◆ TO DO ◆
All the data should come back exactly as it was given.

◆ MATERIAL PROVIDED ◆
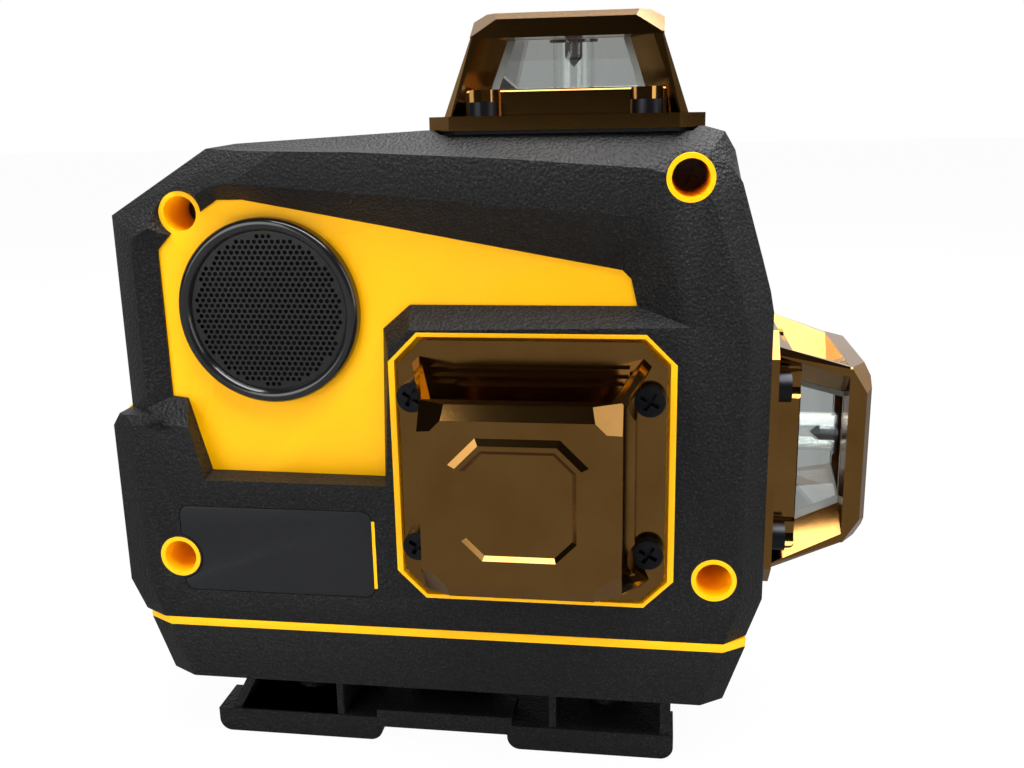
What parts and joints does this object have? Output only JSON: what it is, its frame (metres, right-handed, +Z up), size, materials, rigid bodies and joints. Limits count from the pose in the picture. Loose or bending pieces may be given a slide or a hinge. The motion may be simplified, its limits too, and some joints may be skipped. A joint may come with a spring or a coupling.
{
  "type": "self-levelling line laser level",
  "caption": "Yellow and black self-levelling line laser level with caged full-circle emitters on its top, side and front, a loudspeaker and a tripod foot.",
  "frame": {"origin": "axis of the tripod thread at the plane that the feet stand on", "axes": "+X to the front emitter, -Y to the side with the loudspeaker and the side emitter, +Z up"},
  "size_m": [0.1437, 0.0793, 0.1378],
  "materials": {
    "black_plastic": "fine leathery grain, satin",
    "yellow_plastic": "smooth satin",
    "bronze_plating": "bright bronze plating on die-cast cages",
    "brass": "turned brass",
    "black_steel": "black oxide",
    "steel": "ground steel",
    "aluminium": "machined aluminium",
    "black_aluminium": "black anodised",
    "window_glass": "clear polished panes",
    "tube_glass": "clear polished tube",
    "mirror": "polished cone mirror in a dark holder",
    "rubber": "matt rubber",
    "gloss_black": "glossy black ring",
    "grille_mesh": "perforated sheet, painted",
    "label": "bare plate, satin",
    "circuit_board": "solder mask",
    "battery_case": "satin",
    "key_grey": "satin rubber keys"
  },
  "bodies": {
    "housing": {"right_armour": "black_plastic", "left_armour": "black_plastic", "base_tray": "black_plastic", "foot_frame": "black_plastic", "right_shell": "yellow_plastic", "left_shell": "yellow_plastic", "base_seal": "yellow_plastic", "plate_trim": "yellow_plastic", "tripod_insert": "brass", "housing_screws": "black_steel", "base_screws": "black_steel", "foot_screws": "black_steel", "chassis_screws": "black_steel", "top_cage": "bronze_plating", "top_windows": "window_glass", "top_cage_screws": "black_steel", "top_gasket": "rubber", "side_cage": "bronze_plating", "side_windows": "window_glass", "side_cage_screws": "black_steel", "side_gasket": "rubber", "front_cage": "bronze_plating", "front_windows": "window_glass", "front_cage_screws": "black_steel", "front_gasket": "rubber", "speaker_ring": "gloss_black", "speaker_grille": "grille_mesh", "speaker_driver": "black_plastic", "keypad_bezel": "black_plastic", "battery_bay": "black_plastic", "rating_plate": "label", "keypad_mat": "rubber", "main_pcb": "circuit_board", "battery_contacts": "brass", "copper_plate": "brass", "chassis_frame": "aluminium", "gimbal_pins_outer": "steel"},
    "pendulum": {"top_glass_tube": "tube_glass", "top_cone_mirror": "mirror", "top_laser_module": "aluminium", "side_glass_tube": "tube_glass", "side_cone_mirror": "mirror", "side_laser_module": "aluminium", "front_glass_tube": "tube_glass", "front_cone_mirror": "mirror", "front_laser_module": "aluminium", "gimbal_pins_inner": "steel", "damping_magnet": "steel", "pendulum_block": "aluminium", "balance_weight": "brass"},
    "gimbal": {"gimbal_ring": "aluminium", "gimbal_bearings": "steel"},
    "lock_slider": {"lock_slider": "black_plastic"},
    "lock_lifter": {"lock_lifter": "black_plastic"},
    "battery": {"battery_pack": "battery_case"},
    "battery_latch": {"battery_latch": "yellow_plastic"},
    "power_key": {"power_key": "key_grey"},
    "side_line_key": {"side_line_key": "key_grey"},
    "front_line_key": {"front_line_key": "key_grey"},
    "top_line_key": {"top_line_key": "key_grey"}
  },
  "joints": [
    {"name": "gimbal_roll", "type": "hinge", "parent": "housing", "child": "gimbal", "pos_m": [0.0244, 0, 0.09], "axis": [0, 1, 0], "range_deg": [-3, 3]},
    {"name": "pendulum_pitch", "type": "hinge", "parent": "gimbal", "child": "pendulum", "pos_m": [0.0244, 0, 0.09], "axis": [1, 0, 0], "range_deg": [-3, 3]},
    {"name": "lock_slide", "type": "slide", "parent": "housing", "child": "lock_slider", "axis": [1, 0, 0], "range_m": [0, 0.008]},
    {"name": "lifter_slide", "type": "slide", "parent": "housing", "child": "lock_lifter", "axis": [0, 0, 1], "range_m": [0, 0.003]},
    {"name": "battery_slide", "type": "slide", "parent": "housing", "child": "battery", "axis": [-1, 0, 0], "range_m": [0, 0.05]},
    {"name": "latch_press", "type": "slide", "parent": "housing", "child": "battery_latch", "axis": [1, 0, 0], "range_m": [0, 0.0016], "stiffness_N_per_m": 400},
    {"name": "power_key_press", "type": "slide", "parent": "housing", "child": "power_key", "axis": [0.5177, 0, -0.8556], "range_m": [0, 0.0006], "stiffness_N_per_m": 400},
    {"name": "side_line_key_press", "type": "slide", "parent": "housing", "child": "side_line_key", "axis": [0.5177, 0, -0.8556], "range_m": [0, 0.0006], "stiffness_N_per_m": 400},
    {"name": "front_line_key_press", "type": "slide", "parent": "housing", "child": "front_line_key", "axis": [0.5177, 0, -0.8556], "range_m": [0, 0.0006], "stiffness_N_per_m": 400},
    {"name": "top_line_key_press", "type": "slide", "parent": "housing", "child": "top_line_key", "axis": [0.5177, 0, -0.8556], "range_m": [0, 0.0006], "stiffness_N_per_m": 400}
  ],
  "couplings": [
    {"joint": "lifter_slide", "follows": "lock_slide", "ratio": 0.375}
  ]
}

◆ TASK RESULT ◆
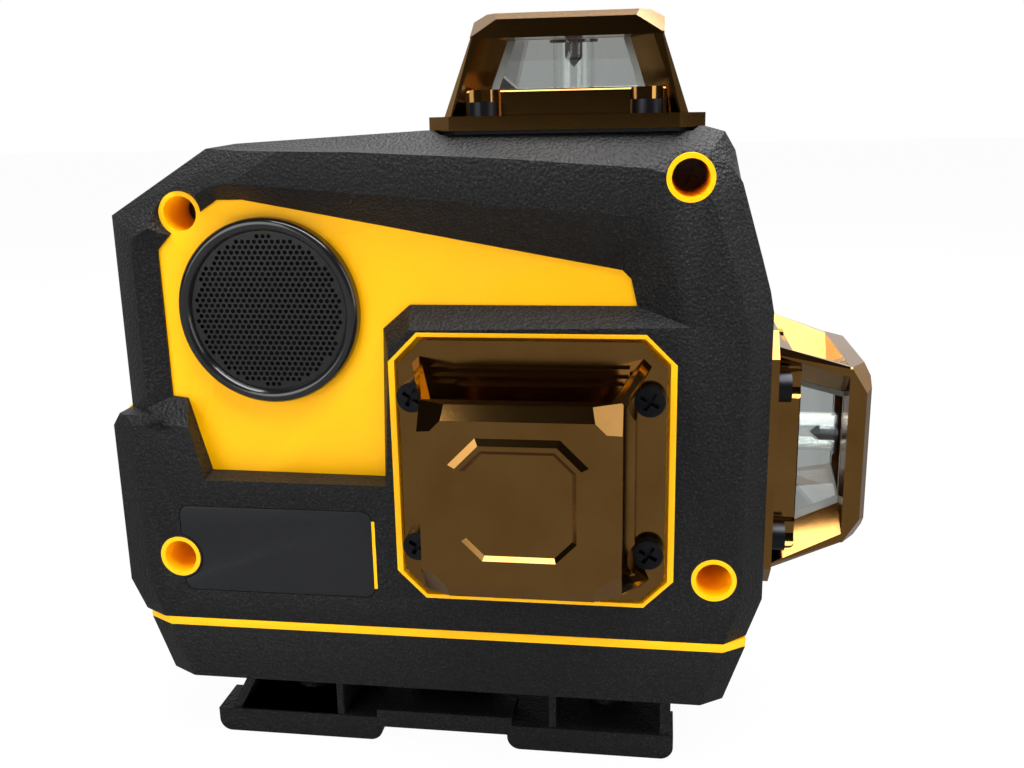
What parts and joints does this object have? Output only JSON: what it is, its frame (metres, right-handed, +Z up), size, materials, rigid bodies and joints. Limits count from the pose in the picture. Loose or bending pieces may be given a slide or a hinge. The motion may be simplified, its limits too, and some joints may be skipped. A joint may come with a spring or a coupling.
{
  "type": "self-levelling line laser level",
  "caption": "Yellow and black self-levelling line laser level with caged full-circle emitters on its top, side and front, a loudspeaker and a tripod foot.",
  "frame": {"origin": "axis of the tripod thread at the plane that the feet stand on", "axes": "+X to the front emitter, -Y to the side with the loudspeaker and the side emitter, +Z up"},
  "size_m": [0.1437, 0.0793, 0.1378],
  "materials": {
    "black_plastic": "fine leathery grain, satin",
    "yellow_plastic": "smooth satin",
    "bronze_plating": "bright bronze plating on die-cast cages",
    "brass": "turned brass",
    "black_steel": "black oxide",
    "steel": "ground steel",
    "aluminium": "machined aluminium",
    "black_aluminium": "black anodised",
    "window_glass": "clear polished panes",
    "tube_glass": "clear polished tube",
    "mirror": "polished cone mirror in a dark holder",
    "rubber": "matt rubber",
    "gloss_black": "glossy black ring",
    "grille_mesh": "perforated sheet, painted",
    "label": "bare plate, satin",
    "circuit_board": "solder mask",
    "battery_case": "satin",
    "key_grey": "satin rubber keys"
  },
  "bodies": {
    "housing": {"right_armour": "black_plastic", "left_armour": "black_plastic", "base_tray": "black_plastic", "foot_frame": "black_plastic", "right_shell": "yellow_plastic", "left_shell": "yellow_plastic", "base_seal": "yellow_plastic", "plate_trim": "yellow_plastic", "tripod_insert": "brass", "housing_screws": "black_steel", "base_screws": "black_steel", "foot_screws": "black_steel", "chassis_screws": "black_steel", "top_cage": "bronze_plating", "top_windows": "window_glass", "top_cage_screws": "black_steel", "top_gasket": "rubber", "side_cage": "bronze_plating", "side_windows": "window_glass", "side_cage_screws": "black_steel", "side_gasket": "rubber", "front_cage": "bronze_plating", "front_windows": "window_glass", "front_cage_screws": "black_steel", "front_gasket": "rubber", "speaker_ring": "gloss_black", "speaker_grille": "grille_mesh", "speaker_driver": "black_plastic", "keypad_bezel": "black_plastic", "battery_bay": "black_plastic", "rating_plate": "label", "keypad_mat": "rubber", "main_pcb": "circuit_board", "battery_contacts": "brass", "copper_plate": "brass", "chassis_frame": "aluminium", "gimbal_pins_outer": "steel"},
    "pendulum": {"top_glass_tube": "tube_glass", "top_cone_mirror": "mirror", "top_laser_module": "aluminium", "side_glass_tube": "tube_glass", "side_cone_mirror": "mirror", "side_laser_module": "aluminium", "front_glass_tube": "tube_glass", "front_cone_mirror": "mirror", "front_laser_module": "aluminium", "gimbal_pins_inner": "steel", "damping_magnet": "steel", "pendulum_block": "aluminium", "balance_weight": "brass"},
    "gimbal": {"gimbal_ring": "aluminium", "gimbal_bearings": "steel"},
    "lock_slider": {"lock_slider": "black_plastic"},
    "lock_lifter": {"lock_lifter": "black_plastic"},
    "battery": {"battery_pack": "battery_case"},
    "battery_latch": {"battery_latch": "yellow_plastic"},
    "power_key": {"power_key": "key_grey"},
    "side_line_key": {"side_line_key": "key_grey"},
    "front_line_key": {"front_line_key": "key_grey"},
    "top_line_key": {"top_line_key": "key_grey"}
  },
  "joints": [
    {"name": "gimbal_roll", "type": "hinge", "parent": "housing", "child": "gimbal", "pos_m": [0.0244, 0, 0.09], "axis": [0, 1, 0], "range_deg": [-3, 3]},
    {"name": "pendulum_pitch", "type": "hinge", "parent": "gimbal", "child": "pendulum", "pos_m": [0.0244, 0, 0.09], "axis": [1, 0, 0], "range_deg": [-3, 3]},
    {"name": "lock_slide", "type": "slide", "parent": "housing", "child": "lock_slider", "axis": [1, 0, 0], "range_m": [0, 0.008]},
    {"name": "lifter_slide", "type": "slide", "parent": "housing", "child": "lock_lifter", "axis": [0, 0, 1], "range_m": [0, 0.003]},
    {"name": "battery_slide", "type": "slide", "parent": "housing", "child": "battery", "axis": [-1, 0, 0], "range_m": [0, 0.05]},
    {"name": "latch_press", "type": "slide", "parent": "housing", "child": "battery_latch", "axis": [1, 0, 0], "range_m": [0, 0.0016], "stiffness_N_per_m": 400},
    {"name": "power_key_press", "type": "slide", "parent": "housing", "child": "power_key", "axis": [0.5177, 0, -0.8556], "range_m": [0, 0.0006], "stiffness_N_per_m": 400},
    {"name": "side_line_key_press", "type": "slide", "parent": "housing", "child": "side_line_key", "axis": [0.5177, 0, -0.8556], "range_m": [0, 0.0006], "stiffness_N_per_m": 400},
    {"name": "front_line_key_press", "type": "slide", "parent": "housing", "child": "front_line_key", "axis": [0.5177, 0, -0.8556], "range_m": [0, 0.0006], "stiffness_N_per_m": 400},
    {"name": "top_line_key_press", "type": "slide", "parent": "housing", "child": "top_line_key", "axis": [0.5177, 0, -0.8556], "range_m": [0, 0.0006], "stiffness_N_per_m": 400}
  ],
  "couplings": [
    {"joint": "lifter_slide", "follows": "lock_slide", "ratio": 0.375}
  ]
}